In any case, do you need 24/7/365 service in all 50 states for what is loosely an urgent care visit replacement? Do you want to compete with yourself with a service that might result in diverting patients to other venues?
Simple financial review gets closer to telehealth decisions. For example, what if your organization was an employer with 5,000 employees. That means 10,000 or more members in the plan. Does it make financial sense to “bolt on” a telehealth product to replace some urgent care type visits? Shocked that the result of that scenario on a P&L can be $1,000 per visit?
Another scenario is where a health system has tasked the ambulatory team to “stand up” a virtual visit option. Here the leadership would determine how many centers and the size of the annual population they will serve. Next, figure staffing capacity and use a realistic utilization target. The result will be how many visits per day and the sunk cost on labor. Finally, outline the buy-versus-rent options for your telehealth platform. Given the patient volume issues mentioned above, rent is probably going to be a better call if you aren’t confident in the hockey stick forecasts.

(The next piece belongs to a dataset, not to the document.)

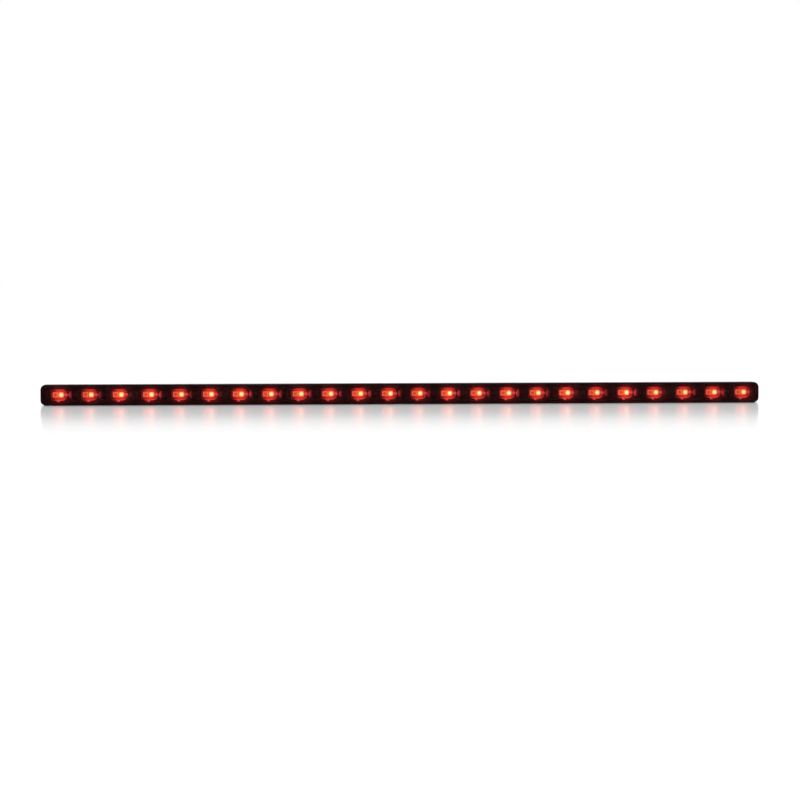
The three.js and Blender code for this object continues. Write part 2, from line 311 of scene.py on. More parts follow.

In either of the above scenarios, a critical decision is to decide whether to use your employed providers (money already spent!), or use an add-on panel that comes with the vendor platform. Don’t readily accept that you need 24/7/365 nationwide coverage.
Telehealth as an Urgent Care Center Extension
One final question that comes up all the time, especially among larger urgent care operators, is whether telehealth can act as an extension of traditional brick-and-mortar urgent care. A sophisticated decision maker might look at this question with a selection and scoring process with upwards of a hundred-plus variables. But we typically start with high-level questions, and create a vision for how this fits with your organization’s strategy, brand vision, patient segments, and so on. You still need to do detailed homework on IT security, product lifecycle, vendor fit (do they also compete with you), and the like, but you have to start with some basics:
Did we define in writing the journey map that members/patients are to experience, or dive into vendor selection?
Do we know what the vendor's Customer Experience scores look like, and is the methodology consistent with your internal model?
Should the telehealth platform actually include on-demand tele-psych and other specialties, going around a primary care function?
How do the providers rate working with the product, or will they quit on us?
Does this consumer-facing telehealth solution best report into in the hospital, ambulatory or medical group, or somewhere else?
Do we have a realistic P&L: volumes, net revenue, operating margin, referrals, etc. targets? Based on what actual real-world example?
Are we building for 80-plus percent of the need, or aiming for perfection?
Keep the Amazon model in mind and look to minimal-cost services and top-tier CX to win.